Mac breathed in slowly. The skull now made perfect sense.

‘Does your file say who submitted the bullets?’ he asked.

‘No, sir, it does not. I’ll add a brief summary of this conversation to the file, to show my impartial objectivity. And Mr Bassett?’

‘Yes?’

‘You’re welcome.’

Pristine bullets.

He sat in his living room, drinking coffee. He needed to think, over and over, about what could only be true.

Pristine bullets.

Finally he called the sheriff’s department. He left a message for Jimmy Bales. Bales returned the call from his home five minutes later.

‘What’s the bullshit, now?’ the sheriff asked.

‘Those suspects interviewed back in 1982. Do you think most of them lived on farms?’

‘What the damned hell? You’re talking Betty Jo Dean?’

‘We’re rural here, right, Jimmy?
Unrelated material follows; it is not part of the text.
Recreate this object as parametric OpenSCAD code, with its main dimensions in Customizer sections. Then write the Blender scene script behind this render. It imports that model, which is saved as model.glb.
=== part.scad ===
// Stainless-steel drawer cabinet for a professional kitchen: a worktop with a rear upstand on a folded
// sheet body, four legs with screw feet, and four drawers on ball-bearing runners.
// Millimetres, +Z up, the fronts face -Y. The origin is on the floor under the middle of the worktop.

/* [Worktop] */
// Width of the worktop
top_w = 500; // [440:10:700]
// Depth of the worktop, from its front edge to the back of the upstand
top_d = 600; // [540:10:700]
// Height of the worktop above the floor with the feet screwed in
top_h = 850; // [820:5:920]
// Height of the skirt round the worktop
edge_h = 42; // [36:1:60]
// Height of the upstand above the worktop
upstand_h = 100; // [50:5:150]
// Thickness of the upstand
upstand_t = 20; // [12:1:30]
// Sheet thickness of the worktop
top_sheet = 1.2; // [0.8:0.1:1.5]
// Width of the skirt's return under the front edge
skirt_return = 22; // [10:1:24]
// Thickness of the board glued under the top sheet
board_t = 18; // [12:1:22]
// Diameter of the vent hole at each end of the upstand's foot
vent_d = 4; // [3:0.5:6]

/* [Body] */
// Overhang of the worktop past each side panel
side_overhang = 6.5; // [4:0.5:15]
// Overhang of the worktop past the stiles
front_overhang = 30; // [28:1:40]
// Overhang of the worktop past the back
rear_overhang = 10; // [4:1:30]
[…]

Most everyone either lives on a farm or is close to someone who does?’

‘What the hell are you getting at, Bassett?’

‘If a police officer wanted bullets from a particular suspect’s gun for a ballistics comparison, and that suspect lived on a farm, the officer could simply go out to that suspect’s property, find a fence post or a side of a barn that the suspect had used for target practice and dig out as many as he wanted, right?’

‘This sounds nuts.’

‘Don’t you want to understand what I’m talking about, Sheriff?’

Bales swore and hung up. Mac wasn’t surprised.

Mac dialed Bales’s home number. It was busy. He wasn’t surprised about that, either. Bales was calling someone who’d shot at fence posts and barn boards, back in the day.